I was expecting Alex to do nothing more than to file a complaint in the CRM system he worked with so that perhaps someone somewhere would take note. And if, in fact, there was sales fraud (or something like it)–that is, if a company was falsely generating income at consumer expense–maybe someone would do something about it.
Alex did everything he could to deflect my demands that he bring in his supervisor or a manager. Foolishly, I thought, he dragged the conversation on. (Come to think of it, this could have been a 5-minute waste of time instead of a 45-minute one, but I succumbed to his chatter.) We went over the same material repeatedly while I tried to answer some emails.
Most significant, it seemed to me, he would not respond directly to my request that he contact someone with more authority. The more he put me off, the more I suspected something was amiss. Does he get demerits if he has to involve a supervisor?, I wondered. Does the company give incentives for deflecting complaints?
After 30 minutes of frustration, I got bolder in my suspicions. I suggested I might post something on Facebook about the un-justified charges to see if others had similar experiences. That probably wouldn’t result in much, of course, because who reads the detailed charges in their phone bills?
After about his 15th apology that he couldn’t do more to help me and to restore my confidence in Verizon, I grew impatient. And I struggled to understand why he was wasting so much time feebly trying to soothe my discontent.
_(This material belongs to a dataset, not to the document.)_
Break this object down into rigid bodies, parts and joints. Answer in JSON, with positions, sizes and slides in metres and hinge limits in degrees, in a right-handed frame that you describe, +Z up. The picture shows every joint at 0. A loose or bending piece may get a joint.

I explained testily that I appreciated him crediting me $55 for the charges ($44 for the charges and $11 for my trouble–and time!), I was wary that the charges seemed to maybe possibly be fraudulent.
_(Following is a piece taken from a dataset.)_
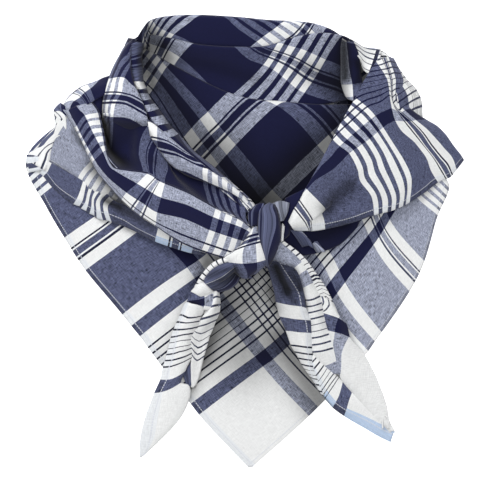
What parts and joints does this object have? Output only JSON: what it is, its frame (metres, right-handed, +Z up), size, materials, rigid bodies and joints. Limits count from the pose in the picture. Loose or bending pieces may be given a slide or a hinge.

Words matter (another point that Ariely and Kreisler make emphatically).
Oh, Alex wrote back directly, if you think there might be fraud I will file a fraud report with Verizon’s fraud team and they will investigate within 48 hours and respond to you. Alex wasn’t wasting my time after all; he was stringing the conversation along so that he could initiate a fraud report. If only I had said the magic word sooner.
We wrapped up our chat quickly and pleasantly. I tried to express my appreciation for Alex’s efforts.
Will this uncover fraud? Probably not. Will it prompt a “60 Minutes” investigation? Certainly not. Will it make a financial difference to me? No. To the salesperson? Probably not.
Did it prove Ariely and Kreisler right? I don’t know. Wrong? I don’t think so.
If anything, it made me feel better that I persisted. Because, Ariely and Kreisler point out, it’s not really about the money. “Money makes everyone do crazy things,” they observe. They also note, helpfully, that our “financial lives” are not the same things as our “lives.” Money can be a means to an end. Where will we get if we spend all our time fighting over $11/month?
This morning, I got a little smarter (thank you, Alex) and a little satisfaction.I still do not understand much about behavioral economics, but I had a heuristic morning. In opportunity cost terms, I guess I made a good choice.